The journey does not end with control. The paradigm of estimating a hidden state and then acting upon that estimate is a blueprint for intelligent behavior itself. This leads to profound connections with fields like cybersecurity and machine learning.

​​Cyber-Physical Security​​: Consider the electrical power grid that powers our society. Its stability is maintained by sophisticated control systems that monitor the state of the grid—frequency, power flows, and so on. What if a malicious actor could hack the sensors and feed false information to the control center? Could an attacker destabilize the grid while remaining undetected? The theory of state observers gives us the tools to answer this question. A "stealthy" attack is one that fools the observer into thinking the system is in a false state, while making the residual—the difference between the expected and actual measurement—zero. Analysis shows that such an attack is only possible if the vector of deception lies in a specific subspace related to the system's dynamics matrix $A$. By understanding the fundamental structure of our estimators, we can analyze the system's vulnerabilities and design more secure, resilient infrastructure. The tool for control becomes a tool for security.

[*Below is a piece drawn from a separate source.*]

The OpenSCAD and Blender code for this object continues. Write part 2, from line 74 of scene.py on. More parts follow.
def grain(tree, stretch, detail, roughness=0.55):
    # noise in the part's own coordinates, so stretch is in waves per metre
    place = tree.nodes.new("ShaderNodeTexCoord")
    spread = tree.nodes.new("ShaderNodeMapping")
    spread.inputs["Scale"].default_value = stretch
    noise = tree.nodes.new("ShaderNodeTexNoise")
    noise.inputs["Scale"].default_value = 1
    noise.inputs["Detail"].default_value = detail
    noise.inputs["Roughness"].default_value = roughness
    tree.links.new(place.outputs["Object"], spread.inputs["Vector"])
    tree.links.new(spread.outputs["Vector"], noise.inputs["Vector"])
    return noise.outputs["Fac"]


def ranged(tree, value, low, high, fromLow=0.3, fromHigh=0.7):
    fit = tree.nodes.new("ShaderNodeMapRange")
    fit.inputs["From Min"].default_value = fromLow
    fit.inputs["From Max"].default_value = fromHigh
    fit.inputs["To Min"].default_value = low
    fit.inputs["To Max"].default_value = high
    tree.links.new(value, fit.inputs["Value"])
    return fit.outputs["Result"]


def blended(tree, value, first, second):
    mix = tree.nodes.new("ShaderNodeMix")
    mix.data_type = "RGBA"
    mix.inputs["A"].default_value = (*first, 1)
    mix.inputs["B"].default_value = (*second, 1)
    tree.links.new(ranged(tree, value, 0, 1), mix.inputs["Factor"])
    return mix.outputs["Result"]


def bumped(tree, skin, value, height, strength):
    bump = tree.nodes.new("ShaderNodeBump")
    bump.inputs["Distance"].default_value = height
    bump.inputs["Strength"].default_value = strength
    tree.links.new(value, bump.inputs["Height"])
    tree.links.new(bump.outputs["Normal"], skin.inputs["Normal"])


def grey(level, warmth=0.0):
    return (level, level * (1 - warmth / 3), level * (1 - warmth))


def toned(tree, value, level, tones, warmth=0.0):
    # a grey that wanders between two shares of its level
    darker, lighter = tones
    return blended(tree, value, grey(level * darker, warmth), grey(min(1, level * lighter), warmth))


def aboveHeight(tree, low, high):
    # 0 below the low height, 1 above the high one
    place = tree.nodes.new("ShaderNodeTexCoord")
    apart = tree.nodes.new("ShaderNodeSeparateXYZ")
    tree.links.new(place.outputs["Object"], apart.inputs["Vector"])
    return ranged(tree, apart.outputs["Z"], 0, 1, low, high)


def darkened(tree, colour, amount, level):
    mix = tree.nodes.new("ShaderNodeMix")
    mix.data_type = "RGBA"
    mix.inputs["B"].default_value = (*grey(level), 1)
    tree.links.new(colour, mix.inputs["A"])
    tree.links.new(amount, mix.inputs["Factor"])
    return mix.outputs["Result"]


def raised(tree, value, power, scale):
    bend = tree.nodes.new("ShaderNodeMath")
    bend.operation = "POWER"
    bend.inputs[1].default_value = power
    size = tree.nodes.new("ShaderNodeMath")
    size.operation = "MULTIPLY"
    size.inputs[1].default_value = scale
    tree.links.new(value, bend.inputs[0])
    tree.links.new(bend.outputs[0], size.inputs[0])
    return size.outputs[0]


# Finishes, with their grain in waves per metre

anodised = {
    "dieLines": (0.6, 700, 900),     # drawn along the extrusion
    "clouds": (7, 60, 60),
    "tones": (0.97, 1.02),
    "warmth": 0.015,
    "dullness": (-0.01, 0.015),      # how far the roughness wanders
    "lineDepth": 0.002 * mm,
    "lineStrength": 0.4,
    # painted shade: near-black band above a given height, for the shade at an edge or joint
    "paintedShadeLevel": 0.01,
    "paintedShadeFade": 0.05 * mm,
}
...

​​Adaptive and Data-Driven Control​​: So far, we have assumed that we know the system's governing equations, the matrices $A$ and $B$. But what if we don't? What if the system is a "black box," or its parameters change over time? Here, the "estimate-then-act" principle ascends to a new level. In a ​​Self-Tuning Regulator (STR)​​, the system engages in a continuous loop of introspection. It uses a recursive identification algorithm (like Recursive Least Squares) to estimate its own unknown parameters, and then uses these fresh estimates to synthesize a new control law at every step. It is a system that learns its own physics as it operates.

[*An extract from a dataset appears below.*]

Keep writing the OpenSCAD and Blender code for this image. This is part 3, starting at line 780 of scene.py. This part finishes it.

This culminates in the modern field of ​​data-driven control​​. Imagine we are faced with a complex industrial process for which we have no first-principles model. We can excite the system with a sufficiently rich input signal and record the torrent of data that comes out. Using powerful statistical techniques like subspace identification, we can distill this raw data into a consistent state-space model $(\hat{A}, \hat{B})$. Once we have this empirically derived model, we are back on familiar ground. We can apply the certainty equivalence principle and design an optimal LQG controller as if this model were the truth. As the amount of data grows, our model gets better, and our controller approaches the true optimal controller. This is a remarkable complete path from raw observation to optimal action, a beautiful echo of the scientific method itself.

From the fine-tuning of an observer to the optimal control of a spacecraft, from navigating a robot through a nonlinear world to securing our critical infrastructure and building systems that learn, the elegant and powerful idea of separating estimation from control serves as a unifying thread, weaving together a rich tapestry of modern science and technology.